- EXERCISE GOAL: Take every line that has the string "joints" and copy it out.

- RAW DATA:
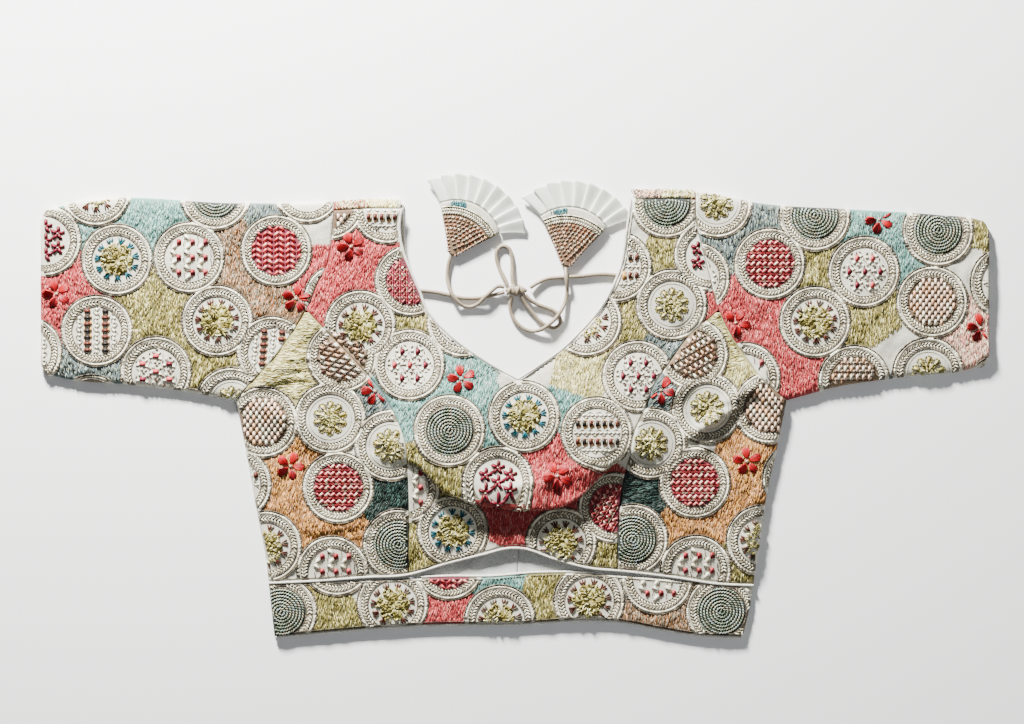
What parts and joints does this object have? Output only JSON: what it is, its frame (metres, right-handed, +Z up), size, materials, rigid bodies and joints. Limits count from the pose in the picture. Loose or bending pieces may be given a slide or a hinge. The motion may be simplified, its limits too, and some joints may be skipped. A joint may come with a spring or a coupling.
{
  "type": "choli blouse",
  "caption": "Short princess-cut blouse with elbow sleeves, leaf neck, deep back neck tied by a corded bow with latkans, and an embroidered waistband, laid flat.",
  "frame": {"origin": "on the surface the blouse lies on, under the middle of its outline without the ties", "axes": "+X across the blouse, towards the right of the picture; +Y from hem to neck; +Z up from the surface, out of the front"},
  "size_m": [0.788, 0.3878, 0.0222],
  "materials": {
    "embroidered_cloth": "cotton-silk covered with thread embroidery",
    "cotton_lining": "plain off-white cotton",
    "satin_bias": "off-white satin bias strip",
    "rouleau_cord": "off-white turned tube of cloth",
    "organza_frill": "stiff pleated off-white organza"
  },
  "bodies": {
    "root": {"front_centre": "embroidered_cloth", "front_side_left": "embroidered_cloth", "front_side_right": "embroidered_cloth", "back_left": "embroidered_cloth", "back_right": "embroidered_cloth", "back_lining_left": "cotton_lining", "back_lining_right": "cotton_lining", "sleeve_left": "embroidered_cloth", "sleeve_right": "embroidered_cloth", "waistband": "embroidered_cloth", "front_neck_piping": "satin_bias", "back_neck_piping": "satin_bias", "bodice_hem_piping": "satin_bias", "band_top_piping": "satin_bias", "band_hem_piping": "satin_bias", "dori_left": "rouleau_cord", "dori_right": "rouleau_cord", "bow_loop_up": "rouleau_cord", "bow_loop_right": "rouleau_cord", "tail_left": "rouleau_cord", "tail_right": "rouleau_cord", "bow_knot": "rouleau_cord", "latkan_cone_left": "embroidered_cloth", "latkan_cone_right": "embroidered_cloth", "latkan_frill_left": "organza_frill", "latkan_frill_right": "organza_frill"}
  },
  "joints": []
}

- EXERCISE OUTPUT:
What parts and joints does this object have? Output only JSON: what it is, its frame (metres, right-handed, +Z up), size, materials, rigid bodies and joints. Limits count from the pose in the picture. Loose or bending pieces may be given a slide or a hinge. The motion may be simplified, its limits too, and some joints may be skipped. A joint may come with a spring or a coupling.
  "joints": []